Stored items
══════════
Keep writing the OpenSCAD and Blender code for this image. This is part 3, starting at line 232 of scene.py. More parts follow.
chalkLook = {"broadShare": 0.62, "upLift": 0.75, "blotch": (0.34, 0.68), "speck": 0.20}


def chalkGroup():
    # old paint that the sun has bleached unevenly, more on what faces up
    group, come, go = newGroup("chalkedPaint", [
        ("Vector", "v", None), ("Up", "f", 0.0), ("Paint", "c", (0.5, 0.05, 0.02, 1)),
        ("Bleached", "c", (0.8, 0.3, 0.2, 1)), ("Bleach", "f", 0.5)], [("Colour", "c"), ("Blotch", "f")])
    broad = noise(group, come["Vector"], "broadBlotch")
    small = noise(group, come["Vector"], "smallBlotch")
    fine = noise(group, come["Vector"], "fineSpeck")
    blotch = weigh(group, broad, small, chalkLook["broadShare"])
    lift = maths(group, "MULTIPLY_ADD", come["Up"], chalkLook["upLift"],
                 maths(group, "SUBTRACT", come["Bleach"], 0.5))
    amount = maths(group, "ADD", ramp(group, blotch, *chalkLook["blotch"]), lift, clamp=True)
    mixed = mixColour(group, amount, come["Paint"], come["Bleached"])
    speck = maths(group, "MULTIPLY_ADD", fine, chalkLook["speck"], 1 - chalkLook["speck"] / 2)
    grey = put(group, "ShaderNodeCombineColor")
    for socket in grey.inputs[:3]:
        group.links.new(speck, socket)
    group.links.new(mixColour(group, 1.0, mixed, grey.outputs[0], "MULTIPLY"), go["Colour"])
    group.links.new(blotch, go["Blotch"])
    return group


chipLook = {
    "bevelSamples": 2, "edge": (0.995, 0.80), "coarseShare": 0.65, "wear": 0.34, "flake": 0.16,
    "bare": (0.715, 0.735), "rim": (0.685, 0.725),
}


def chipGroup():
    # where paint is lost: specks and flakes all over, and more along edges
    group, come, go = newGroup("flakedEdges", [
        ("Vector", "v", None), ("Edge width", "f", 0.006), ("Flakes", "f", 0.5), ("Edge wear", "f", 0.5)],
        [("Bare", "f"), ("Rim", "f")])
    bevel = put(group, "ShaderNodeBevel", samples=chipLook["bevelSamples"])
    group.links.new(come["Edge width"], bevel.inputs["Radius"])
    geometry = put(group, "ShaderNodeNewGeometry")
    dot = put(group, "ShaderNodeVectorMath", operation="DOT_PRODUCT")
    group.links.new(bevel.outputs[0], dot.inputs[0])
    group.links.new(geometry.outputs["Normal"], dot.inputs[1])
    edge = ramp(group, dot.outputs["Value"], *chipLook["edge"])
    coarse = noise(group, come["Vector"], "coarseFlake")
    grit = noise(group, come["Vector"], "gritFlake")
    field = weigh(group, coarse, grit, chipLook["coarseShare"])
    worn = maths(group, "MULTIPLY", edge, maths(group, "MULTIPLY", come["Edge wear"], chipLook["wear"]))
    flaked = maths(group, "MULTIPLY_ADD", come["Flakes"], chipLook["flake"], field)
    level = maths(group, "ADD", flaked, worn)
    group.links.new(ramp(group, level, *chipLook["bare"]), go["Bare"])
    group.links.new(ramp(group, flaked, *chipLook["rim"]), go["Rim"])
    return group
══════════
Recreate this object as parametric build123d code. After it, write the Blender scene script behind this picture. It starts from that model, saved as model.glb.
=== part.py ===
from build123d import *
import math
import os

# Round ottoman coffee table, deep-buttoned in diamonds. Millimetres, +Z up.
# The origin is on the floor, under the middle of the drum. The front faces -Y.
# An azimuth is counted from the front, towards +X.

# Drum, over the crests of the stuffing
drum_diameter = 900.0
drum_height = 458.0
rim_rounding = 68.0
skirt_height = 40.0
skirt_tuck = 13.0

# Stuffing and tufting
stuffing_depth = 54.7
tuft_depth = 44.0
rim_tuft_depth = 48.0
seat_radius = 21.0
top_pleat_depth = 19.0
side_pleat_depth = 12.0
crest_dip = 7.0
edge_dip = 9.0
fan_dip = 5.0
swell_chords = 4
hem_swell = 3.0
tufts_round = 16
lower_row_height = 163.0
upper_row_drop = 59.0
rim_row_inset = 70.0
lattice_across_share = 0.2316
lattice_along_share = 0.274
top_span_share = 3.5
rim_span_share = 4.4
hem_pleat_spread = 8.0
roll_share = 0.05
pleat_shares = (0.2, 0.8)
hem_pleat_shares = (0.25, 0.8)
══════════
Print exactly the lines from the one containing "Recreate this object" to the one containing "hem_pleat_shares = (0.25, 0.8)", both included, and nothing else.

## WRITTEN RESPONSE
Recreate this object as parametric build123d code. After it, write the Blender scene script behind this picture. It starts from that model, saved as model.glb.
=== part.py ===
from build123d import *
import math
import os

# Round ottoman coffee table, deep-buttoned in diamonds. Millimetres, +Z up.
# The origin is on the floor, under the middle of the drum. The front faces -Y.
# An azimuth is counted from the front, towards +X.

# Drum, over the crests of the stuffing
drum_diameter = 900.0
drum_height = 458.0
rim_rounding = 68.0
skirt_height = 40.0
skirt_tuck = 13.0

# Stuffing and tufting
stuffing_depth = 54.7
tuft_depth = 44.0
rim_tuft_depth = 48.0
seat_radius = 21.0
top_pleat_depth = 19.0
side_pleat_depth = 12.0
crest_dip = 7.0
edge_dip = 9.0
fan_dip = 5.0
swell_chords = 4
hem_swell = 3.0
tufts_round = 16
lower_row_height = 163.0
upper_row_drop = 59.0
rim_row_inset = 70.0
lattice_across_share = 0.2316
lattice_along_share = 0.274
top_span_share = 3.5
rim_span_share = 4.4
hem_pleat_spread = 8.0
roll_share = 0.05
pleat_shares = (0.2, 0.8)
hem_pleat_shares = (0.25, 0.8)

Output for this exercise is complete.